I hope I am wrong but your choice of words hints that you are looking for a way to paint the Euro as a failure to promote a (UK) domestic agenda.

A few good words

Bart,
OK so it is possible that the Flemish economy has benefitted through the introduction of the Euro, and the related currency stability - I am no expert on the Flemish economy. However I am sorry that you feel that you have to pass responsibility for your economic success to a bunch of unaccountable foriegners. It is a pity that Flanders is not able to set its economic and fiscal & monetary policies to suit its own political/economic conditions. If those that create the playing field must be unaccountable I would far prefer them to be nationals of my country, who therefore are predisposed to do things to benefit my country.
Surely that is a perfectly reasonable and fair. I do not expect the Americans to set their interest rates to benefit the UK, and I would be purplexed and worried if they did. I do expect my political leaders to do things that are in my countries interests.
As to whether floating currencies harm or whether a fixed currency helps, there are arguements on both sides, the Irish have a rather different view than yours I expect, as dso the Portugese. The Eastern countries with their flat traxes and low corporation taxes arew seen as deeply irresponsible by the centre - all that so called harmful tax competition.
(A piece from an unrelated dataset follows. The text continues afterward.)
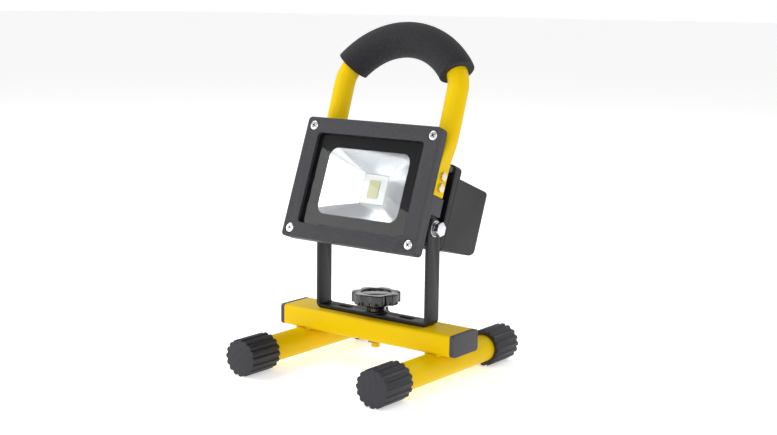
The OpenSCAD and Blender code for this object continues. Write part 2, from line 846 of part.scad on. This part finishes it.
module board_screws() {
    color("silver") head_place() at_board_screws() union() {
        bar_x(board_x - 1, board_x, 1.7);
        bar_x(board_x, 37, board_screw_r);
    }
}

// ---- Switch, socket and lamp on the back ----

module switch_body() {
    color([0.08, 0.08, 0.08]) head_place() translate([post_x, 0, switch_z]) difference() {
        union() {
            bar_y(switch_front, pack_back, switch_r);
            bar_y(pack_back, pack_back + 1.4, ring_r);
        }
        bar_y(spring_front, pack_back + 2, button_r + LOOSE);
    }
}

// A thin nut whose corners are turned down towards the case's wall.
module switch_nut() {
    color("silver") head_place() translate([post_x, 0, switch_z]) difference() {
        intersection() {
            translate([0, inner_back, 0]) rotate([90, 0, 0]) hex(2, 7.4);
            translate([0, inner_back, 0]) rotate([90, 0, 0]) cylinder(h = 2, r1 = 6.3, r2 = 7.4);
        }
        bar_y(inner_back - 3, inner_back + 1, switch_r + FIT);
    }
}

module switch_button() {
    color("firebrick") head_place() translate([post_x, 0, switch_z])
        bar_y(button_front, pack_back + button_out, button_r);
}

module switch_spring() {
    color("silver") head_place() translate([post_x, 0, switch_z]) difference() {
        bar_y(spring_front, button_front, 2.6);
        bar_y(spring_front - 1, button_front + 1, 2);
    }
}

module charge_socket() {
    color([0.1, 0.1, 0.1]) head_place() translate([post_x, 0, socket_z]) difference() {
        union() {
            bar_y(82, pack_back, socket_r);
            bar_y(pack_back, pack_back + socket_lip, socket_r + 1.2);
        }
        bar_y(86, pack_back + 2, 2.75);
    }
}

// The fixed end of the rubber cover, plugged into the case, with an ear at each end of its hinge.
module cover_anchor() {
    ear_r = 1.3;
    ear_in = flap_w / 2 + LOOSE;
    ear_out = ear_in + 1.2;
    color([0.13, 0.13, 0.14]) head_place() translate([post_x, 0, cover_hinge_z]) difference() {
        union() {
            bar_y(inner_back - 1, pack_back, anchor_r);
            translate([-ear_out, pack_back, -1]) cube([2 * ear_out, 0.6, 1 + ear_r]);
            both_sides() {
                translate([0, flap_y + flap_t / 2, 0]) bar_x(ear_in, ear_out, ear_r);
                translate([ear_in, pack_back, -ear_r])
                    cube([ear_out - ear_in, flap_y + flap_t / 2 - pack_back, 2 * ear_r]);
            }
        }
        translate([0, flap_y + flap_t / 2, 0]) bar_x(-ear_out - 1, ear_out + 1, flap_t / 2 + FIT);
    }
}

module charge_cover() {
    pin = flap_w / 2 + LOOSE + 1.2;
    color([0.13, 0.13, 0.14]) head_place() translate([post_x, 0, 0]) union() {
        translate([0, 0, socket_z]) bar_y(flap_y, flap_y + flap_t, socket_r + 1.3);
        translate([-flap_w / 2, flap_y, socket_z]) cube([flap_w, flap_t, cover_hinge_z - socket_z]);
        translate([0, flap_y + flap_t / 2, cover_hinge_z]) bar_x(-pin, pin, flap_t / 2);
        translate([0, 0, socket_z - socket_r - 0.8]) bar_y(flap_y, flap_y + flap_t, 1.5);
    }
}

module charge_lamp() {
    color("limegreen") head_place() translate([post_x, 0, lamp_z]) union() {
        bar_y(90, pack_back, lamp_r);
        bar_y(pack_back, pack_back + 0.7, lamp_r + 0.5);
    }
}

crossbar();
left_bar_cap();
right_bar_cap();
leg(-1);  // left_leg
leg(1);  // right_leg
frame_welds();
foot(-1, -1);  // front_left_foot
foot(1, -1);  // front_right_foot
foot(-1, 1);  // rear_left_foot
foot(1, 1);  // rear_right_foot
clamp_stud();
stud_nut();
bracket();
clamp_washer();
knob_body();
knob_insert();
knob_cap();
front_frame();
frame_screws();
front_glass();
glass_gasket();
reflector();
led_board();
led_phosphor();
thermal_pad();
led_wires();
wire_grommet();
light_housing();
handle_tube();
foam_grip();
handle_screws();
pivot_bolts();
flat_washers();
spring_washers();
pack_cover();
pack_gasket();
battery_case();
pack_mount_screws();
pack_cover_screws();
battery_cells();
cell_tabs();
cell_holders();
driver_board();
board_parts();
board_screws();
switch_body();
switch_nut();
switch_button();
switch_spring();
charge_socket();
cover_anchor();
charge_cover();
charge_lamp();
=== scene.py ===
"""A rechargeable work light: a lamp head with a foam-gripped carry handle and a battery pack on its
back, in a steel bracket that a knob clamps to a stand of painted tube on four rubber feet."""
import json
import math

import bpy
from mathutils import Matrix, Vector

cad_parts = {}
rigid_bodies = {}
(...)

It is a truism that all are part of the project for their own purposes, France to shackle Germany, Germany to shackle itself, Italy beacuse nothing could be worse that its own political class, Finland due to a long land border with the Bear, UK, because we were an economic basket case in the early 70's. But please note, as you so correctly said, the problems are national, so in the case of the UK was the solution. I suspect it is national in other countries too, if the political classes only dared risk failure to achieve success.